エレファント

カート・コバーンの映画「ラストデイズ」が公開中の監督、ガス・ヴァン・サントの「エレファント」を観た。
団長や大地に薦められて観たんだけど、正直言うともう少しドラマティック(起承転結のある)なものを想像してて、そのあまりに突き放した観察する視線に圧倒されてしまった。
普通に学校内を歩く後ろ姿を延々と追っているだけの映像から、何故だか目が離せない。時系列が登場人物の場面によって戻ったり重なったりする手法が後半、アレックスとエリックが銃を持って学校に入るシーンを何パターンも見せる。上手いなぁーと感心してしまった。ラストシーンの引いていくカメラの画が絶望的でした。
何一つ解決せず、清々しいまでに投げっぱなしなこの映画の中で一番気になったのは、イーライが廊下でジョンの写真を撮ってる後ろで、何故ミシェルは走りだしたのか?

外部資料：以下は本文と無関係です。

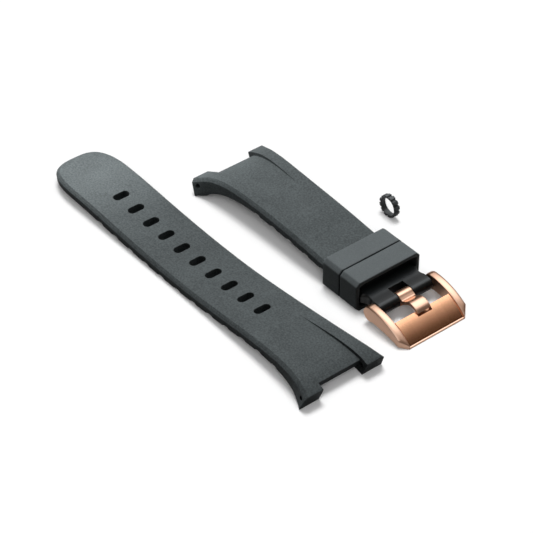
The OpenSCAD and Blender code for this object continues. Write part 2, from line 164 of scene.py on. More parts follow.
strap = {
    "width": 19.8, "thick": 3.0, "bevel": 0.95, "brow": 0.17, "bottomBevel": 0.25, "draft": 0.1,
    "hornWidth": 24.8, "hornThick": 5.0, "flareLength": 9.4,
    "notchWidth": 14.5, "notchDepth": 2.7, "boreRadius": 0.75, "boreIn": 1.8, "boreDown": 2.2,
    "panelDepth": 1.0, "panelLength": 25.0, "panelPower": 0.8, "panelFadeWidth": 11.2, "stepHalf": 0.07,
    "lean": 0.6, "leanLength": 5.0, "lip": 2.0,
    "grooveDepth": 0.4, "grooveWidth": 2.8, "grooveFloor": 1.4, "endRound": 0.15, "centreHalf": 4.2,
    "hornsX": 60.19604, "backX": -30.30396, "tailY": -21.6625, "buckleY": 11.3375,
}
tail = {
    "length": 120.8, "tipThick": 2.75, "tipLength": 15.0, "tipPower": 3.0, "thinLength": 25.0,
    "slots": 10, "slotPitch": 7.0, "slotStart": 34.1, "slotLength": 5.1, "slotWidth": 2.5, "slotRound": 0.11,
    "slotMargin": 0.08,
    "rise": [(0, 22), (7, 4), (14, -2), (22, -4.5), (36, -5.5), (48, -3.6), (58, -1.2), (64, 0), (76, 1.8),
             (90, 3.5), (98, 3), (106, 0.5), (113, -1.5), (125, -3)],
    "grooves": (16.6, 12),
}
short = {
    "length": 76.1, "eyeRadius": 1.9, "eyeLift": 0.15, "eyeHalf": 9.2, "gapHalf": 2.6, "gapLength": 3.3,
    "neckDepth": 1.05, "neckRadius": 3.0, "neckBack": 3.5, "eyeBore": 0.95,
    "dipLength": 3.0, "bevelLoss": 0.75, "bevelFrom": 6.5, "bevelFade": 2.5,
    "rise": [(0, 28), (4, 26), (8, 14), (13, 5), (18, 0.5), (26, -1.5), (38, -3), (46, -5), (56, -5.2),
             (64, -3), (80, -1.6)],
    "grooves": (26.6, 5),
}
stepShares = np.array([0.2, 0.5, 0.8, 1.0])  # columns on the step beside the sunk panel
hornBulk = [(0, 1), (4, 1.12), (7, 0.85), (11, 0.55), (15, 0.32), (20, 0.1), (24, 0)]


def table(pairs):
    return np.array(pairs, float).T


class Curve:
    # the line along a half's top face: x and z are the sums of cos and sin of the rise over small steps
    def __init__(self, rise, length, side, start, y):
        along, degrees = table(rise)
        step = 0.1
        self.s = np.arange(0, length + 4, step)
        slope = np.radians(np.interp(self.s + step / 2, along, degrees))
        self.x, self.z = [np.concatenate([[0], np.cumsum(step * part(slope))[:-1]]) for part in (np.cos, np.sin)]
        self.tilt = np.radians(np.interp(self.s, along, degrees))
        self.side, self.start, self.y = side, start, y
        self.z0 = strap["hornThick"] * math.cos(math.radians(rise[0][1]))

    def place(self, s, w, d):
        # the point at s along, w across and d below the top face: a step d along the face's downward normal
        s, w, d = np.broadcast_arrays(s, w, d)
        x, z = np.interp(s, self.s, self.x), np.interp(s, self.s, self.z)
        tilt = np.interp(s, self.s, self.tilt)
        return np.stack([self.start + self.side * (x + d * np.sin(tilt)), self.y + self.side * w,
                         self.z0 + z - d * np.cos(tilt)], axis=-1)


def panelFloor(s):
    # depth of the sunk panel: at the horns it is full, and it fades with a power of the way that is left
    share = np.clip(s / strap["panelLength"], 0, 1)
    return strap["panelDepth"] * (1 - share) ** strap["panelPower"]


def panelEdge(s):
    # half width of the sunk panel, which narrows in a straight line behind the notch
    share = np.clip((s - strap["notchDepth"]) / (strap["panelLength"] - strap["notchDepth"]), 0, 1)
    return strap["notchWidth"] / 2 + (strap["panelFadeWidth"] - strap["notchWidth"]) / 2 * share


def halfWidth(s):
    # half of the width at the sides: the plain half width and a flare that dies away exponentially
    plain = strap["width"] / 2
    return plain + (strap["hornWidth"] / 2 - plain + strap["bevel"]) * np.exp(-s / strap["flareLength"])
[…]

この映画の登場人物は一般公募で選ばれた実際に17歳の高校生。しかも演技も台詞も基本的にアドリブなんだそうです。多少の演技指導はあったとしても、ミシェルの走りだす演技が彼女のアドリブだったとしたら?何故走りだしたのか?ということがどうでもいいようで、すごく気になっています。

あまりにも衝撃的で、もう二度と観たくないのにどうでもいい細部が頭から離れなくて困るといった映画は確実に存在するものですが(個人的なそういう映画は浅野忠信の「Focus」だったり、「ダンサーインザダーク」だったりします)、この「エレファント」もそういう部類の映画でしょう。